12. The interpretation put upon by Section 16(1) of the Act is in consonance with the scheme of Section 11 and also with the other provisions of the Act. The appointment is not without any remedy.
13. Moreover, the learned counsel for the non-applicants No. 1, 2 and 3 is right in his submission when he says that the applicant had already submitted to the jurisdiction of the District Judge by filing an application under Section 12 of the Act. This procedure could be adopted by the applicant only when he thought that initial appointment of the arbitrator was good and valid.
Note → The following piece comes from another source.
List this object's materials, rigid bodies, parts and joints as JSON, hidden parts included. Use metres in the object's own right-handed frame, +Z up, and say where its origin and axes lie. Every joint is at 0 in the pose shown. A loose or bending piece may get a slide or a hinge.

Now, at this stage he cannot ignore that order which says that the Court had power to consider the application under Section 12 or Section 14 of the Act; provided the applicant had taken recourse to the procedure followed under the Ad. Accordingly, the learned Counsel for the non-applicants No. 1. 2 and 3 rightly contends that this order cannot be ignored as a nullity without it being set aside by a Court of competent jurisdiction. No such proceedings were taken up by the applicant and, there-fore, he is estopped from filing this application under Section 11 of the Act. This argument seems to have some substance because there are two Division Bench decisions of this Court in Union of India v. Central Government Indus trial Tribunal-cum-Labour Court, Jabalpur, reported in 1979 MPLJ 808: (1980 Lab IC 361) and also in New India Assurance Co., Ltd. v. Dalbir Singh Khera, reported in 1980 MPLJ 587 : (1981 Lab IC NOC 19), holding that an order passed by a Court of competent jurisdiction cannot be deemed to be a nullity unless it is set aside. However, I do not give any final opinion on this point because I have come to the conclusion that application under Section 11 of the Act does not lie in this case. This M.C.C. is accordingly, dismissed. No costs.